4. Always pay more than minimum or in FULL
If you’re not able to pay the full amount of your card, try to pay a little over the minimum as you can. Paying just the minimum will keep you in debt for years.
Paying off the entire statement balance by the payment due date also has additional advantages. You’ll have an account with a good payment history on your credit report, and payment history accounts for around 35% of your credit score. Plus, paying the balance off each month keeps you from getting into trouble by taking on too much credit card debt.
5. Limit Opening Cards in a Short Time Frame
Have you ever gone to the shopping store like TJ MAxx and and this sweet lady offers you 20% ONLY if you open a new credit card? How tempting right?
But don’t fall for it! It can be very enticing to sign up for hundreds of cards that all have perks or discounts for you. But having too many credit card accounts can also hurt your credit score. Not to mention it may be too tempting to use them all. Every time you apply for a card, you can take a little ding to your credit score.

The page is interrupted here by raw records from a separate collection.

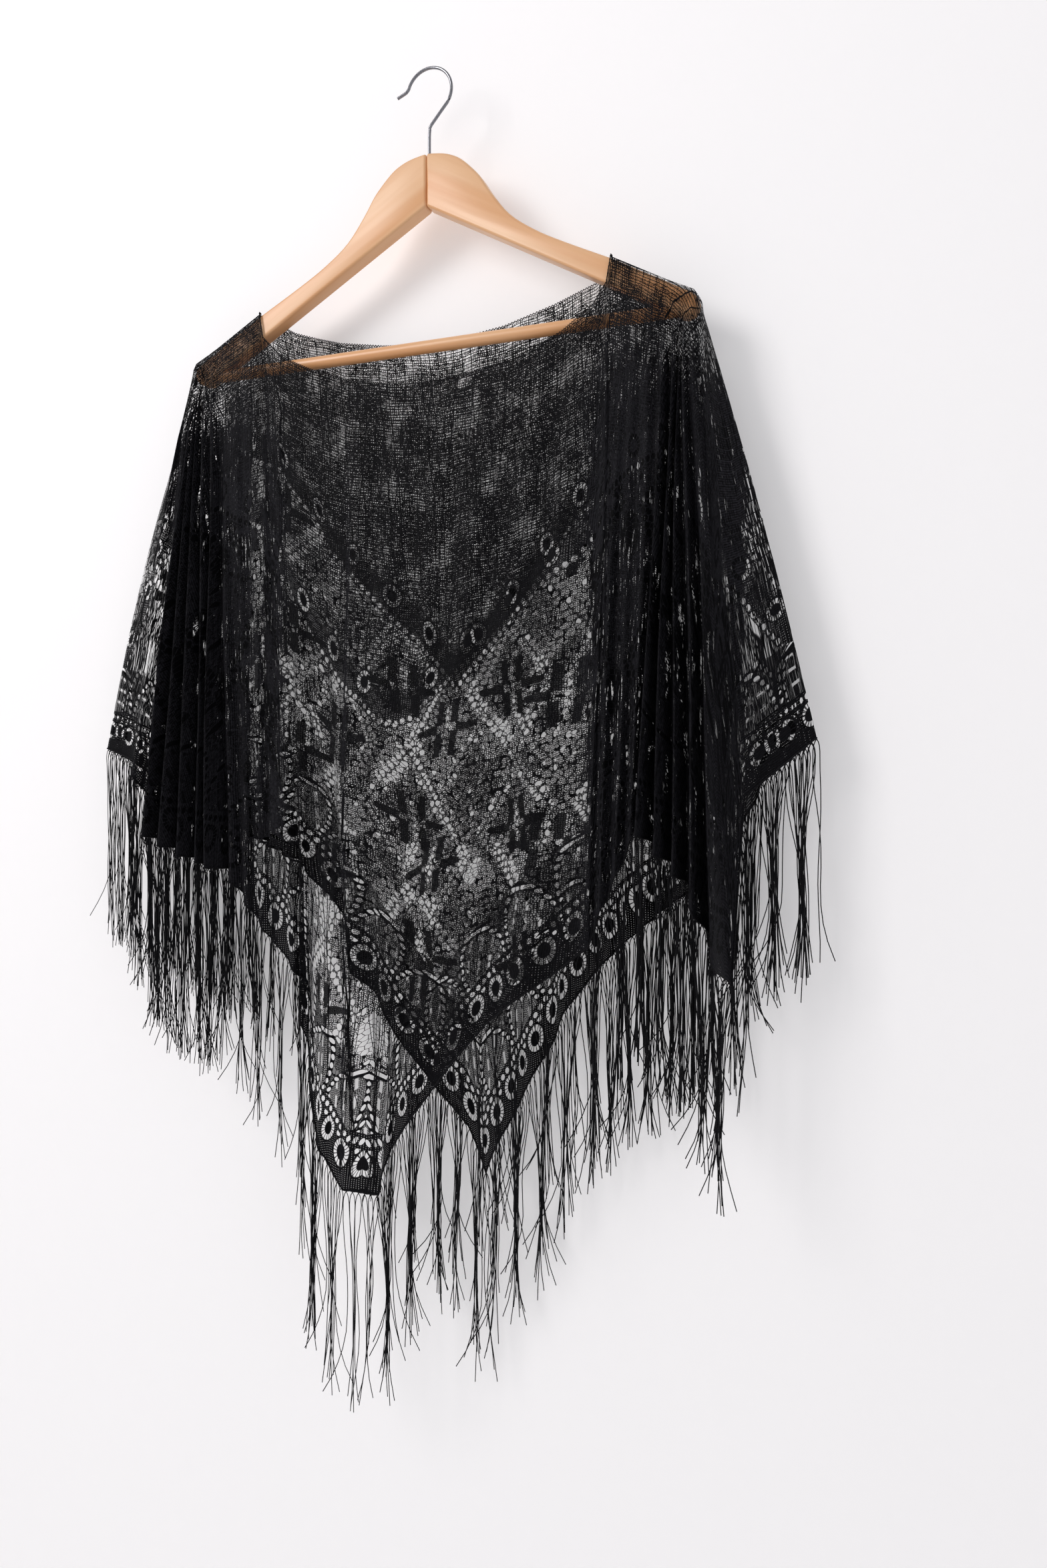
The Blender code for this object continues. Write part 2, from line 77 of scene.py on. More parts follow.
class Flow:
    # a number that runs through a material's nodes, so that a pattern reads as plain sums

    def __init__(self, tree, socket):
        self.tree = tree
        self.socket = socket

    def step(self, kind, *others, clamp=False):
        node = self.tree.nodes.new("ShaderNodeMath")
        node.operation = kind
        node.use_clamp = clamp
        node.hide = True
        for slot, value in zip(node.inputs, (self,) + others):
            if isinstance(value, Flow):
                self.tree.links.new(value.socket, slot)
            else:
                slot.default_value = value
        return Flow(self.tree, node.outputs[0])

    def __add__(self, other):
        return self.step("ADD", other)

    def __sub__(self, other):
        return self.step("SUBTRACT", other)

    def __mul__(self, other):
        return self.step("MULTIPLY", other)

    def __truediv__(self, other):
        return self.step("DIVIDE", other)

    def size(self):
        return self.step("ABSOLUTE")

    def least(self, other):
        return self.step("MINIMUM", other)

    def most(self, other):
        return self.step("MAXIMUM", other)

    def below(self, edge, soft):
        # 1 where the number is under the edge, 0 where it is over, with a soft change
        return self.step("MULTIPLY_ADD", -1.0 / soft, edge / soft + 0.5, clamp=True)

    def above(self, edge, soft):
        return self.step("MULTIPLY_ADD", 1.0 / soft, 0.5 - edge / soft, clamp=True)

    def opposite(self):
        return self.step("MULTIPLY_ADD", -1.0, 1.0)

    def repeated(self, pitch):
        # distance from the nearest of a row of lines
        return self.step("PINGPONG", pitch / 2)

    def local(self, pitch):
        # signed place within one repeat, 0 at its middle
        return self.step("WRAP", pitch / 2, -pitch / 2)

    def reach(self, other):
        # distance from the middle, from two places at right angles
        return (self * self + other * other).step("SQRT")


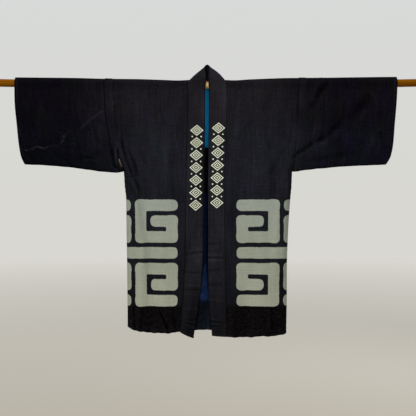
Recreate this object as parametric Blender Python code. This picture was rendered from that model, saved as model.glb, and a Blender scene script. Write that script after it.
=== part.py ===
"""A happi coat hung by both sleeves on a round wooden rod.

Metres, +Z up, front toward -Y, the wearer's left toward +X. The origin is the
middle of the rod's axis. Every cloth piece is a net of points on the middle of
its cloth. Sewn edges share the same points, so all pieces take one normal there,
then each piece is drawn back by half a seam gap and given its thickness.
"""

import math

import bpy
import numpy as np

for old in list(bpy.data.objects):
    bpy.data.objects.remove(old, do_unlink=True)

# ---- the rod ----
ROD_RADIUS = 0.0125
ROD_HALF_LENGTH = 0.72
ROD_SAG = 0.006  # how far the middle hangs under the points above the cuffs
ROD_SAG_REACH = 0.62
ROD_SIDES, ROD_LENGTHS = 24, 16

# ---- the cloth ----
CLOTH = 0.0012  # one layer of the body and sleeves
BAND = 0.0030  # the folded collar, seam allowances inside
LINING = 0.0010
SEAM_GAP = 0.0003
NECK_SEAM, PIT_SEAM = 3.2, 3.6  # times the gap where a seam turns sharply
REST_GAP = 0.0006  # cloth over the rod
SIGN = {"right": -1, "left": 1}

# ---- the body ----
CENTRE_X = 0.002  # the middle of the neck
ARC_Y = 0.0150  # half the coat's depth at the rod
ARC_Z = ROD_RADIUS + REST_GAP + CLOTH / 2
PIT_Z = -0.2825
FRONT_FULLNESS, BACK_FULLNESS = 0.011, 0.009  # extra depth toward the hem
FULL_DROP = 0.75  # how far under the rod that depth is reached
SIDE_TURN = 0.024  # how far in from its outline the cloth starts to turn
SHOULDER_TURN = 0.022  # and how much farther in at the shoulder
PIT_EASE = 0.15  # share of the skirt in which the armpit's section settles
SEAM_EASE = 0.283  # share of the skirt in which the side seam runs back
SEAM_TURN = math.radians(26)  # how far behind the side the side seam runs
NECK_EASE = 0.06  # how far from the neck the shoulder lies like the sleeves
NECK_LIFT = 0.0002  # the shoulder stands off the rod beside the collar
BACK_NECK_EASE = 0.3  # share of the depth in which the centre back hangs free
BACK_NECK_DROP = 0.25
LINING_SHARES = (0.06, 0.72)  # of the armhole's depth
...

6. Keep an eye on Interest Rate and Credit Limits
The worst thing about credit cards is the interest rates and how we often overlook them. Be careful when you transfer balances to a card with introductory 0% APR. Most often times, when the offer ends, the new APR jumps to a much higher interest rate!
Also, keep an eye on credit limits. If you go over your credit card limit, you may be charged with a fee! THERES A FEE FOR EVERYTHING! The tip is to always keep your balance under 50% of your limit. So if your credit card limit is $2,000… then you always want to make sure your balance stays under $1,000.
7. Don’t Buy it if You Cant Afford It
The most important principle when purchasing with a credit card is not buying something you can’t afford. If you find yourself using credit cards because you feel like you have no other way to pay for things, it’s time you sat down and started a budget. Learn how to live within your means!
Knowing how to use your credit cards responsibly and wisely can mean the difference between a life of debt and a life of financial freedom.
The smartest way you can use a credit card is to establish and build good to excellent credit.